Related Work & Insights¶
- vs. ReCamMaster: ReCamMaster uses scene-agnostic extrinsic conditioning and is susceptible to scale ambiguity; FaceCam uses a scene-aware landmark representation.
- vs. TrajectoryCrafter: The latter relies on 3D point cloud reconstruction and inpainting, where geometric errors are amplified into facial distortions.
- Similarity to ControlNet: Camera conditions are likewise injected via image channels, though here landmark maps encode geometric transformations rather than structural appearance.
- Complementary to NeRF/3DGS methods: No per-instance optimization is required; generation is achieved in a single forward pass.
- Broader inspiration: Using facial landmarks as proxies for geometric correspondences is a paradigm extensible to hands, bodies, and other anatomical structures with stable keypoints.
Rating¶
- Novelty: ⭐⭐⭐⭐⭐ — Scale-aware camera representation is theoretically elegant; the discrete-to-continuous generalization finding is novel.
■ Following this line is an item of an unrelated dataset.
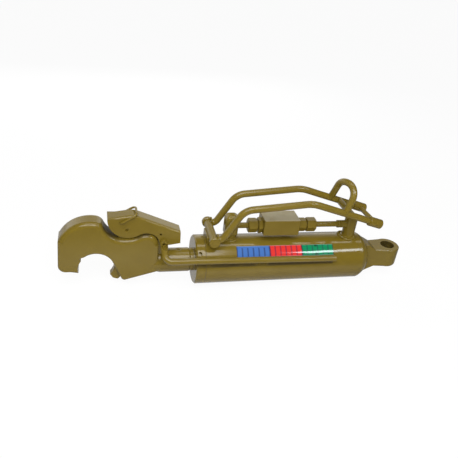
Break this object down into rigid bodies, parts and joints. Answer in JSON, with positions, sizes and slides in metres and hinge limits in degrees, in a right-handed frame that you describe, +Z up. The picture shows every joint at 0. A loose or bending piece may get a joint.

- Experimental Thoroughness: ⭐⭐⭐⭐ — Dual evaluation on studio and in-the-wild data, though additional ablations (e.g., number of landmarks, base model selection) are absent.
- Writing Quality: ⭐⭐⭐⭐⭐ — Theoretical derivations are clear, problem formulation is precise, and figures are intuitive.
- Value: ⭐⭐⭐⭐⭐ — A practical and training-efficient solution to portrait video camera control with strong empirical performance.